_Direction_
Produce word for word the lines of the data below running from the one that has "record = json.load(file)" to the one that has "obj.parent = None", inclusive, and no others.

_Records_
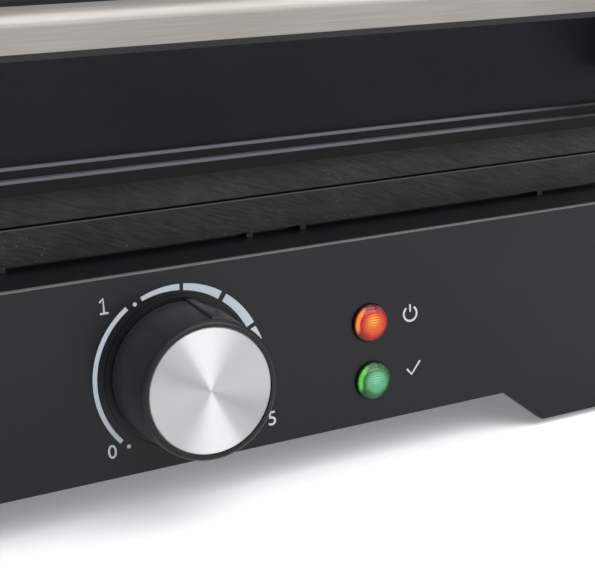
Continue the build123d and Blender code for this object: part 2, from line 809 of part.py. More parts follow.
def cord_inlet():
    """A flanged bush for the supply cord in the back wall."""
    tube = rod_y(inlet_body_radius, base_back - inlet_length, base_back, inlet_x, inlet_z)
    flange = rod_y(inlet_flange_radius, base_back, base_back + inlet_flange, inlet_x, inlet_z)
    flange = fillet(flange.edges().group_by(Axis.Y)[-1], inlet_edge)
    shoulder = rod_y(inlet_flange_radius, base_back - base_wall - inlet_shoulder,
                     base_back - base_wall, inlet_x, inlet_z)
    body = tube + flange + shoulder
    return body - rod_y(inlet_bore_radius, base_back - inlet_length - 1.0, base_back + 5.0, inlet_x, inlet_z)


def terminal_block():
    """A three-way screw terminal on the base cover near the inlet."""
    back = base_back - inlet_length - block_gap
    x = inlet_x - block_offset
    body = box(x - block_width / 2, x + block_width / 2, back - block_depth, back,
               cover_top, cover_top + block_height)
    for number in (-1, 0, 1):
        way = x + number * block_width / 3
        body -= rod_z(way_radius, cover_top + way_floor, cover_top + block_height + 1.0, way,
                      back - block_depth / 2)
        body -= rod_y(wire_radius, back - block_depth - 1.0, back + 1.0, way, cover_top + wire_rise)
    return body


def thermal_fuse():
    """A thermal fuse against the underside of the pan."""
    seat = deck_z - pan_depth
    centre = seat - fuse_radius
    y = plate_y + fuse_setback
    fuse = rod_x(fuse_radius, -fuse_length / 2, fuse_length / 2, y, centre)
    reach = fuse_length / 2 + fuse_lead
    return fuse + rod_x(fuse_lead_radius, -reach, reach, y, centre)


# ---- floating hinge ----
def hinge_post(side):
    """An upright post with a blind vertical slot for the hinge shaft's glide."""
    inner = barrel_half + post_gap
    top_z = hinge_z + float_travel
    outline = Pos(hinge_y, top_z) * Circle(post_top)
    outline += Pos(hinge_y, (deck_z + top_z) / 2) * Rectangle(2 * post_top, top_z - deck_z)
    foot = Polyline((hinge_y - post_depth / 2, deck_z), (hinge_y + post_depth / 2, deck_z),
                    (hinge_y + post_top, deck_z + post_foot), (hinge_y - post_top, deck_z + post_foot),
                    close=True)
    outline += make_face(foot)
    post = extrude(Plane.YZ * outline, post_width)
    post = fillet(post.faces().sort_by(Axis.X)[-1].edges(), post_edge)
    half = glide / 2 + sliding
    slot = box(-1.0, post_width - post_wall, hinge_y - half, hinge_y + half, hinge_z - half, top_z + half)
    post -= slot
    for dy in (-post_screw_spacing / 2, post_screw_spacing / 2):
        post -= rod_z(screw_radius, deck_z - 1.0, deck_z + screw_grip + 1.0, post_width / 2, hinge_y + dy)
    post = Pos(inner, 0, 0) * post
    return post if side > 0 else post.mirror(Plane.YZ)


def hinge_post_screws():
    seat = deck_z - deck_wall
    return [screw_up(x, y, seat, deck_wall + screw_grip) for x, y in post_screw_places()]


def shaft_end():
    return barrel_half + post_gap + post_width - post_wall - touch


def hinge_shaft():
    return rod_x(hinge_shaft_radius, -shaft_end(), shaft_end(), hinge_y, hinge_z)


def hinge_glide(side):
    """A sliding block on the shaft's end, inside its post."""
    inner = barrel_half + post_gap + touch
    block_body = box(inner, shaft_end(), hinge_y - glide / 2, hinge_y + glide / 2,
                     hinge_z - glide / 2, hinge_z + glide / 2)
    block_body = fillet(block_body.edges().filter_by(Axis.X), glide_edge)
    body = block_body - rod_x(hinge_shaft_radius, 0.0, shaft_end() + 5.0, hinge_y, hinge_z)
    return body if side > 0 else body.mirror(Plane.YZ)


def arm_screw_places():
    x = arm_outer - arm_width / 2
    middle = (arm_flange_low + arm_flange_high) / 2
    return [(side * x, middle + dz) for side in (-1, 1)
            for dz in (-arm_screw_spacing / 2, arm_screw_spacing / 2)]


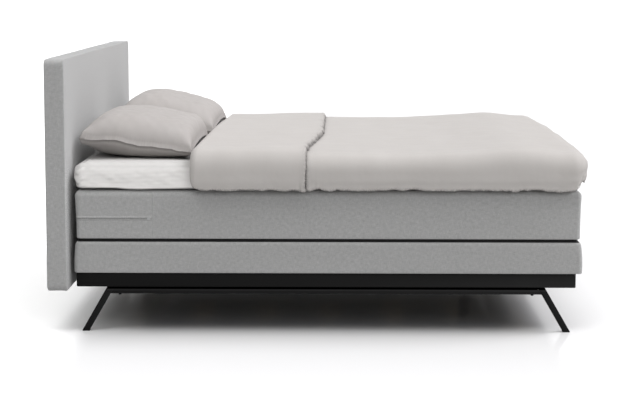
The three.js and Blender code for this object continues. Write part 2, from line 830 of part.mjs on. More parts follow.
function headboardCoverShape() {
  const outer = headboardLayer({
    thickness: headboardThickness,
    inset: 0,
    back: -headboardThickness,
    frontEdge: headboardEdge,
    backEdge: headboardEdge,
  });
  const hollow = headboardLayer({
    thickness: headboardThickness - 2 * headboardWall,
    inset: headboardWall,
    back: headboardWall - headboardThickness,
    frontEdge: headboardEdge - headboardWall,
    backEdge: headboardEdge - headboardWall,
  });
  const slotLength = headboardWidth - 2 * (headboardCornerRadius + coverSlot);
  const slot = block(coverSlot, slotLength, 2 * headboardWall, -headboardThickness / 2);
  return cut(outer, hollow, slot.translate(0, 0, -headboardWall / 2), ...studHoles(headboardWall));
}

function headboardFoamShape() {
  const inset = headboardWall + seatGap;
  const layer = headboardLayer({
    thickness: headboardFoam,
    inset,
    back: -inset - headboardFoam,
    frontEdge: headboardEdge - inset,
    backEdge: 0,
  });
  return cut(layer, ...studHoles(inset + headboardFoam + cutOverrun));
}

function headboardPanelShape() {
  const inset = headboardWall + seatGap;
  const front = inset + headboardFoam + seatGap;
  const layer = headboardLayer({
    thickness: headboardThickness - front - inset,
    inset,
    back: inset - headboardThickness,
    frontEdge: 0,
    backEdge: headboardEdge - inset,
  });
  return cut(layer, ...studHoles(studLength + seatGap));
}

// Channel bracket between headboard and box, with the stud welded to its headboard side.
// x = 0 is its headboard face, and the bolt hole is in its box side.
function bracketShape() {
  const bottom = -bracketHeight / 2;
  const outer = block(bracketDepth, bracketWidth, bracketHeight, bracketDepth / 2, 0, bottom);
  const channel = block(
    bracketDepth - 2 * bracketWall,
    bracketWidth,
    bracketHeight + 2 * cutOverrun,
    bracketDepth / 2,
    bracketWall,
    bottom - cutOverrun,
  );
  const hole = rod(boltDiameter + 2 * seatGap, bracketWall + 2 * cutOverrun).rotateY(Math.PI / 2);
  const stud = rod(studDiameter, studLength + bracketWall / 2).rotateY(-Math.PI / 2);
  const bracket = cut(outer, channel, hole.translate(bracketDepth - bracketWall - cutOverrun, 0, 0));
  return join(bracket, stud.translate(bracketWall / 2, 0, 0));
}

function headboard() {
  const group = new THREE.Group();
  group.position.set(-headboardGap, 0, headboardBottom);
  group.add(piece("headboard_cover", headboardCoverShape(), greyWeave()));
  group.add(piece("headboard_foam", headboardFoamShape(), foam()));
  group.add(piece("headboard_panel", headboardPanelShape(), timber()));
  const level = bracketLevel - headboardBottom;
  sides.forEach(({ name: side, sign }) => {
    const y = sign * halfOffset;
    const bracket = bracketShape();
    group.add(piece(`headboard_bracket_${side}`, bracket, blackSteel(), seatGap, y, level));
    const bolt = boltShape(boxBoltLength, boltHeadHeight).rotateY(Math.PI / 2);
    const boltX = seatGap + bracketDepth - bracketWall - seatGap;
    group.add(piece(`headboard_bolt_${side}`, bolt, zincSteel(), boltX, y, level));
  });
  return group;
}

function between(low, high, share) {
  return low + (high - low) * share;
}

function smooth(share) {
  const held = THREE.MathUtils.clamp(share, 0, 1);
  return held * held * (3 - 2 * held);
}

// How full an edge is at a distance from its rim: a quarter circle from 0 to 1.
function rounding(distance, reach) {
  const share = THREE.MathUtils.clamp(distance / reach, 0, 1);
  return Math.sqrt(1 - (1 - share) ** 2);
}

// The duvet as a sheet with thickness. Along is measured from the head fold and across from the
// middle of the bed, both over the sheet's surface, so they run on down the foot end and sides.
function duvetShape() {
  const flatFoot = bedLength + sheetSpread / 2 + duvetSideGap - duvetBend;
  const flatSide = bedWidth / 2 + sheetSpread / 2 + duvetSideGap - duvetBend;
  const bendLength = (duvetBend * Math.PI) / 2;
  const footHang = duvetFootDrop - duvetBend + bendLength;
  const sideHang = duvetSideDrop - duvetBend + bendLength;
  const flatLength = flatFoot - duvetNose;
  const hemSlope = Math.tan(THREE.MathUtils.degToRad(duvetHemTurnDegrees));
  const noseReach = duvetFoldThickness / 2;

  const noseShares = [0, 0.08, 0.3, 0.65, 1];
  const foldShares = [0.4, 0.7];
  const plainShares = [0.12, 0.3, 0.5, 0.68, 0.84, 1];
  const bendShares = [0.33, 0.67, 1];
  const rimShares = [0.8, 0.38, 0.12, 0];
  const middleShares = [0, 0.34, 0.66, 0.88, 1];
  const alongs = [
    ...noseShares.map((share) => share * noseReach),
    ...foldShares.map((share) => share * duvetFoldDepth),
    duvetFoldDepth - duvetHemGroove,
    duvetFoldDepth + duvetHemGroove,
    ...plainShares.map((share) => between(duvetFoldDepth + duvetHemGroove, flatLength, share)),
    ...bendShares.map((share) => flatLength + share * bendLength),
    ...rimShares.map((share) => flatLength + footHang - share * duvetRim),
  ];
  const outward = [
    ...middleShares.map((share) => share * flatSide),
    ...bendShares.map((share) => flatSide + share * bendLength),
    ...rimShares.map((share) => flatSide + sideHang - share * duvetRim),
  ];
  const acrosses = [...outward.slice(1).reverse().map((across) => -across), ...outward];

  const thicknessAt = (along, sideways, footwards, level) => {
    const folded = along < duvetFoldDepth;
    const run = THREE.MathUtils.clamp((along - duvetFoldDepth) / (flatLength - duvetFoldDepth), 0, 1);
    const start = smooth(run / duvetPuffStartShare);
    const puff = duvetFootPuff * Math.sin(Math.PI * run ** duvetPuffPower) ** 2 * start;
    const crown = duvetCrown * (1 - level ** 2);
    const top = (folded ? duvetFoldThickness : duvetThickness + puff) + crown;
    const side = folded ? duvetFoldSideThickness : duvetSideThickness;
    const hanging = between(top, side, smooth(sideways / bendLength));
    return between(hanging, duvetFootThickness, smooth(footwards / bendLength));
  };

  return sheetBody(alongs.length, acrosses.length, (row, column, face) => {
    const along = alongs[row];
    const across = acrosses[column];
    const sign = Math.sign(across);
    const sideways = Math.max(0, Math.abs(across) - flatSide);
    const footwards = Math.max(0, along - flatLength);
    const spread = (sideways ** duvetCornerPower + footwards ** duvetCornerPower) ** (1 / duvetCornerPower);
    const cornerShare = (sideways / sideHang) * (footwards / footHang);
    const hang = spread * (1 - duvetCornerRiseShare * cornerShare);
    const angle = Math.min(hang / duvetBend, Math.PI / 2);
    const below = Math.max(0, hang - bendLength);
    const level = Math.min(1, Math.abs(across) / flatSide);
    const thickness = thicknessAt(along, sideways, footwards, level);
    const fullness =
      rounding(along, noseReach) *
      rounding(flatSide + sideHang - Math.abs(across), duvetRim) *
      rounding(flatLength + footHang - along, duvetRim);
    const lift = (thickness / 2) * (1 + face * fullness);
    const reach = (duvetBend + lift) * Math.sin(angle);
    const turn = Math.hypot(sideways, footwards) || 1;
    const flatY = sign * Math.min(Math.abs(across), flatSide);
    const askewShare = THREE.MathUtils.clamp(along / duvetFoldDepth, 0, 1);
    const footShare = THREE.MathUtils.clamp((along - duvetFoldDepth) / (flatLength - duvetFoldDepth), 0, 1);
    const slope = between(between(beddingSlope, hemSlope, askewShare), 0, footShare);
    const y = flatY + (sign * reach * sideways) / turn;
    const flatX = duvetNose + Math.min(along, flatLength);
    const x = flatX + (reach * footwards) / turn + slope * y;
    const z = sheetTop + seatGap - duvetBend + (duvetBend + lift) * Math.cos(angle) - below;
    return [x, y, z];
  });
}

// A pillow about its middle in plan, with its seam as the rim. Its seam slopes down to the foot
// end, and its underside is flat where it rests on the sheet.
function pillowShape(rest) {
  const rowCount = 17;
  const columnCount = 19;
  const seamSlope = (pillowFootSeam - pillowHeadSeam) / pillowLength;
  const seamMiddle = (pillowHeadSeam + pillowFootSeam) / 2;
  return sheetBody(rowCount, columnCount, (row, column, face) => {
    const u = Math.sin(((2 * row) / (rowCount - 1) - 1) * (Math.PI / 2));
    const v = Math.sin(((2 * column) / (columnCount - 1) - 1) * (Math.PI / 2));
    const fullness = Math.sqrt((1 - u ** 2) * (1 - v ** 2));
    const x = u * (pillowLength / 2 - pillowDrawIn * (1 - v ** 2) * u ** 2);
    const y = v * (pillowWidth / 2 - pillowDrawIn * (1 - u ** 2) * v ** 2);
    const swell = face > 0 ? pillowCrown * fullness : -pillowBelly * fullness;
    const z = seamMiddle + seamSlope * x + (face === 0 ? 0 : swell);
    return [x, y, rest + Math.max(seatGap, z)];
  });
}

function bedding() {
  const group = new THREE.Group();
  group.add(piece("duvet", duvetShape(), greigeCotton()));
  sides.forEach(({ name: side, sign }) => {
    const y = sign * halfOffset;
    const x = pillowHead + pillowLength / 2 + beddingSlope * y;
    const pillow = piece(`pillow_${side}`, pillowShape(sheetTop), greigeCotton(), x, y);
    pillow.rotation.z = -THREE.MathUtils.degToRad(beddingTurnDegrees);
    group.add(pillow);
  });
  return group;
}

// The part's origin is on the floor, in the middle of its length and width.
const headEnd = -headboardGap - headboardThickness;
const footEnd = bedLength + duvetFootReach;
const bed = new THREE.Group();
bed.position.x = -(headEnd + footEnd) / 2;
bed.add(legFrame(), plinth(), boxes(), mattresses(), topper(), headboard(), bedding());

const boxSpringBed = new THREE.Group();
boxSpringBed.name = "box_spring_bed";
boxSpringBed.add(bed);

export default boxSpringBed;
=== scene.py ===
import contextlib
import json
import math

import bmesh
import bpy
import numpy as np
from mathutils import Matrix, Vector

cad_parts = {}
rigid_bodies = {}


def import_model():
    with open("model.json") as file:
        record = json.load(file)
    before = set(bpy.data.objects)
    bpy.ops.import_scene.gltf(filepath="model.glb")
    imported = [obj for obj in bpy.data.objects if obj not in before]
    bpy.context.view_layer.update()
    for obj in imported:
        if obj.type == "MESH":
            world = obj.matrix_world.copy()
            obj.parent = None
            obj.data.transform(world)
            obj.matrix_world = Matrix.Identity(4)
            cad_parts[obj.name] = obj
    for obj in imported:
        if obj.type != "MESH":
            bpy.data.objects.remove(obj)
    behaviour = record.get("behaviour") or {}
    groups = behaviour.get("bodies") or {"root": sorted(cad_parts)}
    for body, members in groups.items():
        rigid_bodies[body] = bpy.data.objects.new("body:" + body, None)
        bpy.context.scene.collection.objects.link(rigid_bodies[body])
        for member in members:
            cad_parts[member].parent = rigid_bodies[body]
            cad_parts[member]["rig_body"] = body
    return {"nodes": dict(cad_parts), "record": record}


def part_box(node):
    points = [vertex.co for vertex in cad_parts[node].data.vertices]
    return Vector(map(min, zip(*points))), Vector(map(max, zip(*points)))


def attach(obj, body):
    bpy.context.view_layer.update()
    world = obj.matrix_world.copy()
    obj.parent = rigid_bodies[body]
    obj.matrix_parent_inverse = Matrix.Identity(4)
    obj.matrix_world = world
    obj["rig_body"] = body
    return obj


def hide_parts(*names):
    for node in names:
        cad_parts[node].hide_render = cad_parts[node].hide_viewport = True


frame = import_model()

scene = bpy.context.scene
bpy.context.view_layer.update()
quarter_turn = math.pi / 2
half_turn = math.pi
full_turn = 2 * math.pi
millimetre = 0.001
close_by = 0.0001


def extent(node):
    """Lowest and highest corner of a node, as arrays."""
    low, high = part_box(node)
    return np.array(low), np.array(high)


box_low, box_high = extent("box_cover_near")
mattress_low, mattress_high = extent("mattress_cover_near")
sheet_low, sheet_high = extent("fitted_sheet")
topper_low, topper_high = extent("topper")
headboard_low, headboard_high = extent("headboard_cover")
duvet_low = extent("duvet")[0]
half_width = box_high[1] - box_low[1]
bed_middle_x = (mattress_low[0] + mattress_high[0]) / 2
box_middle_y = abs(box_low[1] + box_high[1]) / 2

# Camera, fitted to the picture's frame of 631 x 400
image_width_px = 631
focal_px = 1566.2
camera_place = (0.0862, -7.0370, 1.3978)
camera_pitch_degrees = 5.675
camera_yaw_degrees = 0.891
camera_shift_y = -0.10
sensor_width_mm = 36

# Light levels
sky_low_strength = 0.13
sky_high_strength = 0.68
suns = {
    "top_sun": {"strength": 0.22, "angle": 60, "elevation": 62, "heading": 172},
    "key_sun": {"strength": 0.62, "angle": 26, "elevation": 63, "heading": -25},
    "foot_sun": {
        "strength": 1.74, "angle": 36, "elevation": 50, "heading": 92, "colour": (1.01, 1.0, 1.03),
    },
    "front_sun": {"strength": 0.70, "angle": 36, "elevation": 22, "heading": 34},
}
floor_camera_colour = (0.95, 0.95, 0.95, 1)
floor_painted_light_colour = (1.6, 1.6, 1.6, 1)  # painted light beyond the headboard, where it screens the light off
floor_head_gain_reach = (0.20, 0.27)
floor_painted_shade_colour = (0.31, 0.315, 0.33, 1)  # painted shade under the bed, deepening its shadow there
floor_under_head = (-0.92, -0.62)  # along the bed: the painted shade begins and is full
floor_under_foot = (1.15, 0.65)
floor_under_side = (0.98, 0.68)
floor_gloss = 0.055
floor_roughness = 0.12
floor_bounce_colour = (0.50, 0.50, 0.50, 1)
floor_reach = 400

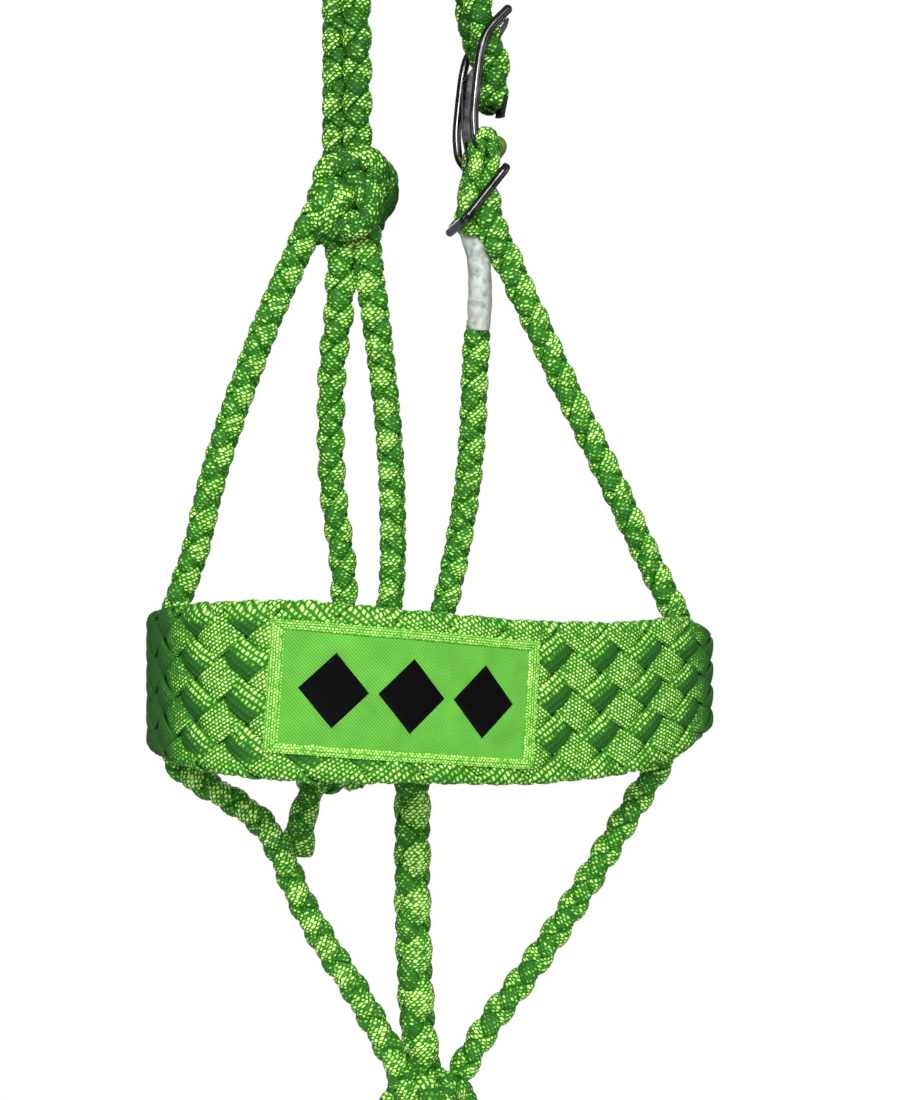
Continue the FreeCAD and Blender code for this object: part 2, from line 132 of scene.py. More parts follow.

_Task response_
        record = json.load(file)
    before = set(bpy.data.objects)
    bpy.ops.import_scene.gltf(filepath="model.glb")
    imported = [obj for obj in bpy.data.objects if obj not in before]
    bpy.context.view_layer.update()
    for obj in imported:
        if obj.type == "MESH":
            world = obj.matrix_world.copy()
            obj.parent = None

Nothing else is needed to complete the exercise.